Property Type Default Description
direction enum horizontal Direction to extract line: horizontal (row) or vertical (column)
line-index int -1 Index of row/column to extract (-1 for middle of image)
output-size int 800 Number of lines to accumulate (width for horizontal mode, height for vertical mode)

Signals

rollover

void user_function (GstElement *linescan,
                    GstBuffer  *buffer,
                    gpointer    user_data)

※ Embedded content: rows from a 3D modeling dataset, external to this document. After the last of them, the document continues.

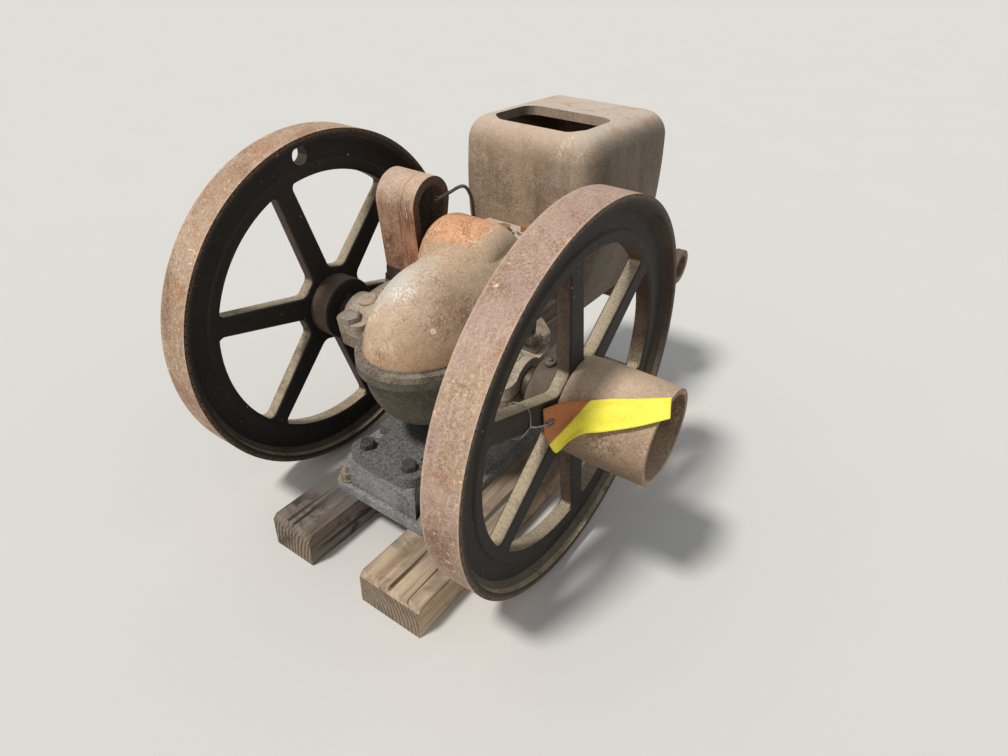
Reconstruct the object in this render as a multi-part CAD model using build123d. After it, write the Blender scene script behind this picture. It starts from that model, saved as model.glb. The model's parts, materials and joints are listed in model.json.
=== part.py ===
"""Small stationary farm engine with two flywheels, on two timber skids.

Units are millimetres.  The crankshaft lies along X, the cylinder along +Y and Z is up.
All pieces are drawn about the crankshaft centre and lifted onto the skids when written.
"""
from build123d import *
import math
import os

# Flywheels
wheel_radius = 228.6
rim_width = 42.6
wheel_centre = 189.5
tread_thickness = 9.0
rim_recess = 13.0
bead_share = 0.358
opening_outer_radius = 177.5
bead_recess = 10.5
spoke_count = 6
spoke_thickness = 18.0
spoke_width_rim = 26.0
spoke_width_hub = 31.0
spoke_root_radius = 52.0
spoke_hub_corner = 12.0
spoke_rim_corner = 8.0
spoke_edge_round = 4.0
spoke_phase_left = 108.5
spoke_phase_right = 101.0
hub_radius = 42.0
hub_outboard = 14.5
hub_inboard = 37.5
balance_hole_diameter = 22.0
balance_hole_inset = 24.6
balance_hole_angle = 97.5

# Crankshaft and its bearings
shaft_diameter = 38.0
bore_clearance = 0.05
shaft_left_overhang = 8.0
bearing_inner = 88.0
bearing_outer = 134.0
bearing_tilt = 9.5
bearing_radius = 30.0
cap_gap = 1.0
cap_lug_front = -44.0
cap_lug_rear = 54.0
cap_lug_corner = 12.0
cap_lug_thickness = 18.0
cap_boss_radius = 13.0
cap_boss_top = 33.0
bearing_bolt_diameter = 12.0
bearing_bolt_spread = 38.5
bearing_bolt_offset = 5.0
bolt_hole_clearance = 0.4
bolt_head_flats = 22.0
bolt_head_height = 9.0
lock_plate_thickness = 3.0
lock_plate_front = 27.0
lock_plate_inner = 93.0
key_width = 9.0
key_height = 9.0
key_length = 60.0
key_head_length = 9.0
key_head_rise = 7.0

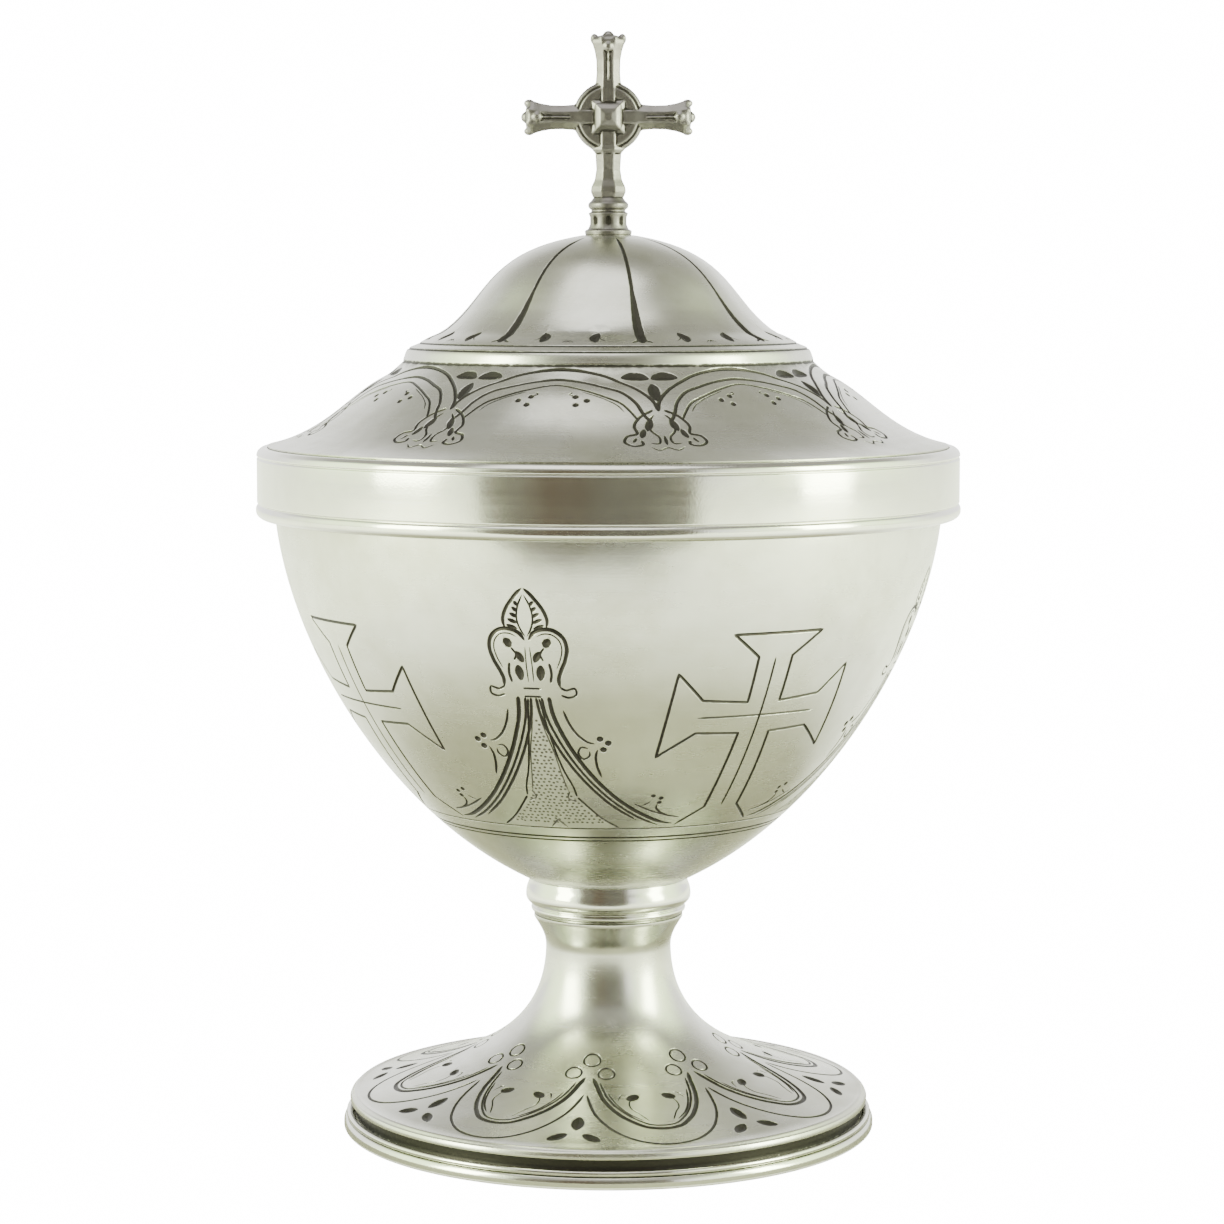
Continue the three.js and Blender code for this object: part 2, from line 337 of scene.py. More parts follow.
def cut_measure(wall, theta, s, cuts):
    """At each point: clearance from the nearest cut's edge, depth of the cut there, and its share.

    The share is 1 where a cut is at its full depth and 0 outside every cut."""
    clear = np.full(len(theta), 1e3)
    depth = np.zeros(len(theta))
    share = np.zeros(len(theta))
    height = wall.to_map(s)
    radius = wall.radius(s)
    for cut in cuts:
        cut_height = wall.to_map(cut.s)
        margin = (cut.half.max() + 1.2) / wall.radius(cut.s).min()
        near = np.flatnonzero(
            (theta > cut.theta.min() - margin) & (theta < cut.theta.max() + margin)
            & (height > cut_height.min() - margin) & (height < cut_height.max() + margin))
        if not len(near):
            continue
        knots = np.column_stack([cut.theta, cut_height, cut.half, cut.depth])
        if cut.closed:
            knots = np.vstack([knots, knots[:1]])
        if len(knots) == 1:
            knots = np.vstack([knots, knots])
        here = np.column_stack([theta[near], height[near]])
        a, b = knots[:-1], knots[1:]
        way = b[:, :2] - a[:, :2]
        size = np.maximum((way**2).sum(1), 1e-18)
        t = np.clip(((here[:, None] - a[None, :, :2]) * way).sum(2) / size, 0, 1)
        foot = a[None, :, :2] + t[..., None] * way
        distance = np.sqrt(((here[:, None] - foot) ** 2).sum(2)) * radius[near][:, None]
        half = a[None, :, 2] + t * (b - a)[None, :, 2]
        deep = a[None, :, 3] + t * (b - a)[None, :, 3]
        part = np.clip(1 - distance / np.maximum(half, 1e-6), 0, 1)
        part[part < FAINT_CUT] = 0
        part *= np.clip(half / 0.1, 0, 1)
        clear[near] = np.minimum(clear[near], (distance - half).min(1))
        depth[near] = np.maximum(depth[near], (part * deep).max(1))
        share[near] = np.maximum(share[near], part.max(1))
    return clear, depth, share


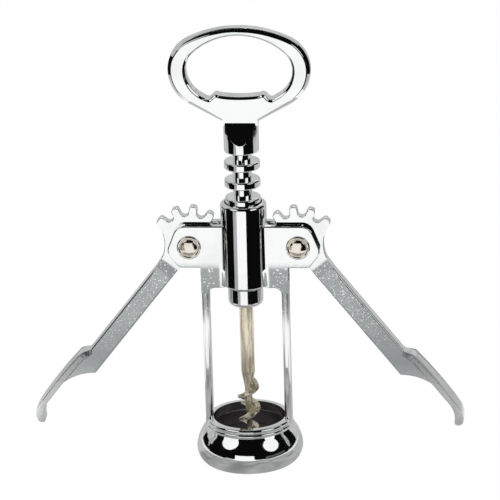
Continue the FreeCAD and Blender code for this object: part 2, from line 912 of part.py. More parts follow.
def make_key():
    """Ring handle with a bottle opener, round shank with two facets, and the spindle pin."""
    body = new_body("key")
    half = size("ring_half")
    centre = pivot_height + size("ring_above")
    crown = centre + size("ring_crown")
    shoulder = size("ring_shoulder")
    hip = size("ring_hip")
    slope = size("neck_slope")

    def crown_radius(half_width, rise, side_radius):
        """Radius of the top arc that runs on smoothly from two side arcs."""
        gap = half_width - side_radius
        return (gap * gap + rise * rise - side_radius * side_radius) / ((rise - side_radius) * 2)

    def join(half_width, rise, side_radius):
        """Point where the top arc meets a side arc, as x and height over the centre."""
        top_radius = crown_radius(half_width, rise, side_radius)
        share = top_radius / (top_radius - side_radius)
        return (half_width - side_radius) * share, rise - top_radius + (top_radius - rise) * share

    top_radius = crown_radius(half, size("ring_crown"), shoulder)
    join_x, join_z = join(half, size("ring_crown"), shoulder)
    hip_x = half - hip + hip * sine(slope)
    hip_z = centre - hip * cosine(slope)
    neck = size("shank_radius")
    ring_round = size("ring_bevel")
    sketch = new_sketch(body, "ring_outline", "XZ_Plane")
    neck_top = hip_z - (hip_x - neck) * sine(slope) / cosine(slope)
    outline(
        sketch,
        [
            (ZERO, crown),
            (join_x, centre + join_z),
            (half, centre),
            (hip_x, hip_z),
            (neck, neck_top),
            (neck, neck_height - size("ring_root")),
            (-neck, neck_height - size("ring_root")),
            (-neck, neck_top),
            (-hip_x, hip_z),
            (-half, centre),
            (-join_x, centre + join_z),
        ],
        {
            0: (top_radius, True),
            1: (shoulder, True),
            2: (hip, True),
            8: (hip, True),
            9: (shoulder, True),
            10: (top_radius, True),
        },
    )
    plate = thicken(body, sketch, "ring_plate", size("key_depth"))

    half_key = size("key_depth") / 2

    def on_flat(box):
        return abs(abs(box.YMin) - half_key.value) < 1e-4 and box.YLength < 1e-4

    def on_ring_face(item):
        box = item.BoundBox
        return on_flat(box) and box.ZMax > neck_top.value + ring_round.value

    bevel(body, plate, "ring_bevels", ring_round, size("ring_bevel_depth"), on_ring_face)

    hole = size("hole_half")
    hole_rise = size("hole_crown")
    hole_side = size("hole_shoulder")
    notch = size("notch_reach")
    notch_round = size("notch_round")
    tongue = size("tongue_half")
    corner = size("tongue_corner")
    notch_z = centre - size("notch_drop")
    tongue_z = centre - size("tongue_drop")
    hip_run = hole - notch - notch_round
    hole_hip = rising_bow(size("notch_drop"), hip_run)
    flat_half = tongue - corner
    dip = size("tongue_dip")
    dip_radius = rising_bow(flat_half, dip)
    top_radius = crown_radius(hole, hole_rise, hole_side)
    join_x, join_z = join(hole, hole_rise, hole_side)
    sketch = new_sketch(body, "hole_outline", "XZ_Plane")
    outline(
        sketch,
        [
            (ZERO, centre + hole_rise),
            (join_x, centre + join_z),
            (hole, centre),
            (notch + notch_round, notch_z),
            (notch - notch_round, notch_z),
            (tongue + corner, tongue_z),
            (flat_half, tongue_z),
            (-flat_half, tongue_z),
            (-(tongue + corner), tongue_z),
            (-(notch - notch_round), notch_z),
            (-(notch + notch_round), notch_z),
            (-hole, centre),
            (-join_x, centre + join_z),
        ],
        {
            0: (top_radius, True),
            1: (hole_side, True),
            2: (hole_hip, True),
            3: (size("notch_bow"), True),
            5: (size("tongue_round"), False),
            6: (dip_radius, True),
            7: (size("tongue_round"), False),
            9: (size("notch_bow"), True),
            10: (hole_hip, True),
            11: (hole_side, True),
            12: (top_radius, True),
        },
    )
    opened = thicken(body, sketch, "finger_hole", size("key_depth") + SPARE, "PartDesign::Pocket")
    hole_round = size("hole_bevel")

    def on_hole_face(item):
        box = item.BoundBox
        across = max(abs(box.XMin), abs(box.XMax)) < (hole + hole_round).value
        down = box.ZMin > (notch_z - notch_round - hole_round).value
        return on_flat(box) and across and down and box.ZMax < (centre + hole_rise + hole_round).value

    bevel(body, opened, "hole_bevels", hole_round, size("hole_bevel_depth"), on_hole_face)

    shank = size("shank_radius")
    edge = size("shank_edge")
    sketch = new_sketch(body, "shank_profile", "XZ_Plane")
    outline(
        sketch,
        [
            (ZERO, shank_bottom),
            (shank - edge, shank_bottom),
            (shank, shank_bottom + edge),
            (shank, neck_height),
            (ZERO, neck_height),
        ],
        {1: (edge, False)},
    )
    spin(body, sketch, "shank")

    facet_foot = pivot_height + size("facet_foot")
    facet_head = neck_height + size("facet_head")
    for way, hand in ((-1, "front"), (1, "back")):
        sketch = new_sketch(body, "facet_outline_" + hand, "YZ_Plane")
        outline(
            sketch,
            [
                (half_key * way, facet_head),
                (half_key * way, neck_height),
                (shank * way, facet_foot),
                ((shank + SPARE) * way, facet_foot),
                ((shank + SPARE) * way, facet_head),
            ],
        )
        facet = thicken(body, sketch, "facet_" + hand, shank * 2 + SPARE, "PartDesign::Pocket")

    def on_facet_rim(item):
        box = item.BoundBox
        curved = min(box.XLength, box.YLength, box.ZLength) > edge.value
        return curved and box.ZMax < facet_head.value and box.ZMin > shank_bottom.value

    soften(body, facet, "facet_edges", size("facet_round"), on_facet_rim)

    sketch = new_sketch(body, "pin_profile", "XZ_Plane")
    box_outline(sketch, ZERO, size("spindle_pin"), ferrule_top - size("pin_socket"), shank_bottom + edge)
    spin(body, sketch, "pin")
    return body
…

Emitted when the buffer position wraps around to 0 after accumulating output-size lines. The buffer parameter contains the completed line scan image at the moment of rollover.

Parameters:

  • linescan: The linescan element emitting the signal
  • buffer: The completed line scan buffer (read-only, contains full image)
  • user_data: User data set when the signal handler was connected

Use cases:

  • Save completed line scan images to disk automatically
  • Process completed frames (e.g., run image analysis)
  • Trigger external actions when a scan cycle completes
  • Capture periodic snapshots during continuous operation

Usage Examples

Basic Horizontal Line Scan (Extract Row 100)

gst-launch-1.0 videotestsrc ! \
    linescan direction=horizontal line-index=100 output-size=800 ! \
    videoconvert ! autovideosink

Vertical Line Scan (Extract Middle Column)

gst-launch-1.0 videotestsrc ! \
    linescan direction=vertical line-index=-1 output-size=600 ! \
    videoconvert ! autovideosink

High-Speed Camera Line Scan

gst-launch-1.0 idsueyesrc framerate=500 ! \
    videocrop bottom=3 ! \
    linescan direction=horizontal line-index=50 output-size=1000 ! \
    videoconvert ! autovideosink

Save Line Scan to File

gst-launch-1.0 idsueyesrc config-file=config.ini framerate=200 ! \
    linescan direction=horizontal output-size=2000 ! \
    videoconvert ! \
    pngenc ! filesink location=linescan.png

Capturing Frames on Rollover (Using Signal)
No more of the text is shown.